Admittedly this seems to cross the line from harmless, if stupid, entertainment into preying on the stupid and gullible, but that doesn’t convince Althouse that the conviction, or the prosecution is a legitimate use of government power. She reminds us about the Supreme Court case of U.S. v. Ballard, in which the Court upheld the conviction of a faith healer for fraud. The SCOTUS majority, headed by William O. Douglas, held that if the faith healer didn’t believe in her claimed powers, then she was a fraud, and thus could be prosecuted under the Constitution if she used a claim of false powers to take money from her clients. In a sharp and thought-provoking dissent, Justice Robert Jackson wrote in part…
“I should say the defendants have done just that for which they are indicted. If I might agree to their conviction without creating a precedent, I cheerfully would do so. I can see in their teachings nothing but humbug, untainted by any trace of truth. But that does not dispose of the constitutional question whether misrepresentation of religious experience or belief is prosecutable; it rather emphasizes the danger of such prosecutions…. The Ballard family claimed miraculous communication with the spirit world and supernatural power to heal the sick. They were brought to trial for mail fraud on an indictment which charged that their representations were false and that they ‘well knew’ they were false. The trial judge, obviously troubled, ruled that the court could not try whether the statements were untrue, but could inquire whether the defendants knew them to be untrue; and, if so, they could be convicted…
“I find it difficult to reconcile this conclusion with our traditional religious freedoms.
“In the first place, as a matter of either practice or philosophy I do not see how we can separate an issue as to what is believed from considerations as to what is believable. The most convincing proof that one believes his statements is to show that they have been true in his experience. Likewise, that one knowingly falsified is best proved by showing that what he said happened never did happen. How can the Government prove these persons knew something to be false which it cannot prove to be false? If we try religious sincerity severed from religious verity, we isolate the dispute from the very considerations which in common experience provide its most reliable answer.
“In the second place, any inquiry into intellectual honesty in religion raises profound psychological problems. William James, who wrote on these matters as a scientist, reminds us that it is not theology and ceremonies which keep religion going. Its vitality is in the religious experiences of many people. ‘If you ask what these experiences are, they are conversations with the unseen, voices and visions, responses to prayer, changes of heart, deliverances from fear, inflowings of help, assurances of support, whenever certain persons set their own internal attitude in certain appropriate ways.’
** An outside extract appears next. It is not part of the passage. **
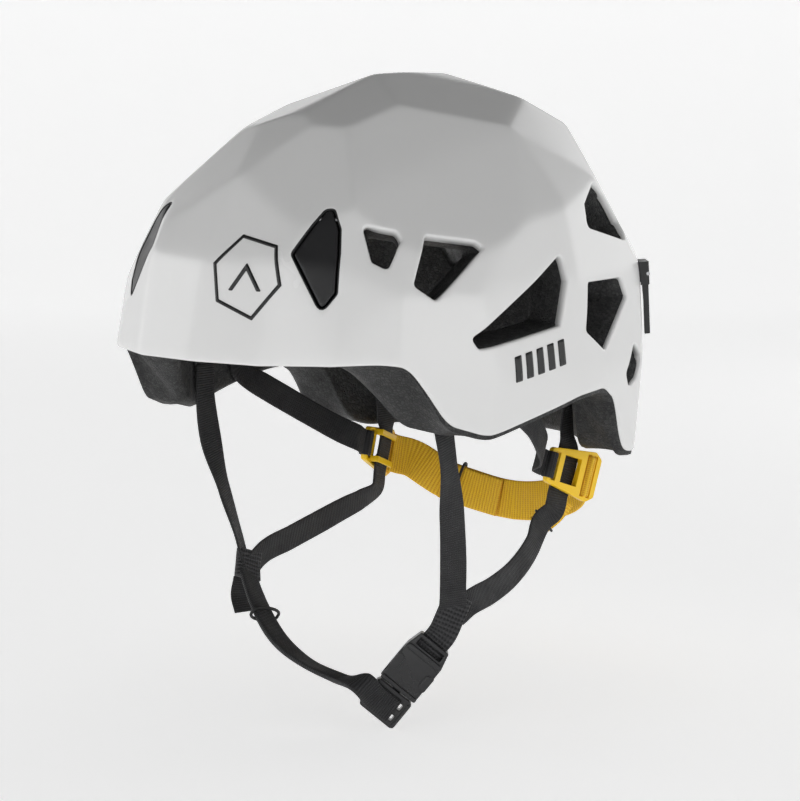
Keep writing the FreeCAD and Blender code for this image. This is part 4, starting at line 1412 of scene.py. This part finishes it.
lamps = {
    "frontSoftbox": {"at": (0.15, -1.5, 0.25), "size": (1.3, 0.9), "power": 3},
    "leftSoftbox": {"at": (1.5, 0.25, 0.25), "size": (1.2, 0.9), "power": 2.5},
    "farSoftbox": {"at": (-1.4, -0.6, 0.2), "size": (1.0, 0.9), "power": 2},
    "backSoftbox": {"at": (0.2, 1.5, 0.5), "size": (1.2, 0.8), "power": 2},
}
lampAim = Vector((0, 0, 0.02))


def areaLight(name, form):
    data = bpy.data.lights.new(name, "AREA")
    data.shape = "RECTANGLE"
    data.size, data.size_y = form["size"]
    data.energy = form["power"]
    lamp = bpy.data.objects.new(name, data)
    bpy.context.scene.collection.objects.link(lamp)
    lamp.visible_camera = False
    lamp.location = form["at"]
    lamp.rotation_euler = (lampAim - Vector(form["at"])).to_track_quat("-Z", "Y").to_euler()


def buildLights():
    world = bpy.data.worlds.new("studioAir")
    world.use_nodes = True
    world.node_tree.nodes["Background"].inputs[0].default_value = (1, 1, 1, 1)
    world.node_tree.nodes["Background"].inputs[1].default_value = stageLook["overhead"]
    bpy.context.scene.world = world
    bpy.context.scene.view_settings.view_transform = "Standard"
    for name, form in lamps.items():
        areaLight(name, form)


cameraSetup = {"turn": 40, "lift": 4, "distance": 1200, "target": (0, 0, 40), "lens": 113.4,
               "aimRight": 17.7 / 2520, "aimDown": 138.5 / 2520}


def buildCamera():
    turn, lift = math.radians(cameraSetup["turn"]), math.radians(cameraSetup["lift"])
    back = Vector((math.sin(turn) * math.cos(lift), -math.cos(turn) * math.cos(lift), math.sin(lift)))
    right = Vector((math.cos(turn), math.sin(turn), 0))
    up = back.cross(right)
    data = bpy.data.cameras.new("mainCamera")
    data.lens = cameraSetup["lens"]
    data.sensor_width = 36
    data.sensor_fit = "HORIZONTAL"
    data.clip_start, data.clip_end = 0.05, 20
    camera = bpy.data.objects.new("mainCamera", data)
    bpy.context.scene.collection.objects.link(camera)
    aim = (-back + right * cameraSetup["aimRight"] - up * cameraSetup["aimDown"]).normalized()
    across = aim.cross(up).normalized()
    raised = across.cross(aim)
    turned = Matrix((across, raised, -aim)).transposed().to_4x4()
    stand = Vector(cameraSetup["target"]) + back * cameraSetup["distance"]
    camera.matrix_world = Matrix.Translation(stand * mm) @ turned
    bpy.context.scene.camera = camera


buildStage()
buildLights()
buildCamera()
print("stage, lights and camera ready")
“If religious liberty includes, as it must, the right to communicate such experiences to others, it seems to me an impossible task for juries to separate fancied ones from real ones, dreams from happenings, and hallucinations from true clairvoyance. Such experiences, like some tones and colors, have existence for one, but none at all for another. They cannot be verified to the minds of those whose field of consciousness does not include religious insight. When one comes to trial which turns on any aspect of religious belief or representation, unbelievers among his judges are likely not to understand and are almost certain not to believe him.”
Add to this several inherent hypocrisies: the state encouraging organized religions of all stripes with tax breaks and lip service though they exploit their faithful to acquire millions in donations and bequests, with no more tangible evidence of divine guidance and beneficence than “The Mentalist” has that he can foretell the future; or operating lotteries on a promise of riches that is at least as cruelly deceptive as what any fortune teller peddles. What emerges is a bright line ethical dilemma. The state may be, beyond question, punishing fraud, but it is indistinguishable from the kind of fraud that much of the public enjoys, wants, and has the right, according to the Founders, to inflict on themselves as one of the benefits, or perils, of liberty.
Psychics and their related purveyors of the supernatural are among the perpetual gray areas of ethics, those “we lie to make people feel better…is that so wrong?” occupations. My view: psychics et al. are unethical (or, in the cases, if any, of those who believe they are psychic, dangerously deluded), but we need to fight them with enlightenment and education, not laws. The state should not be in the business, Justice Douglas, of punishing people’s actions according to what they happen to believe.
Heading down THAT logical slippery slope is how we ended up with laws dictating special punishment for “hate crimes.”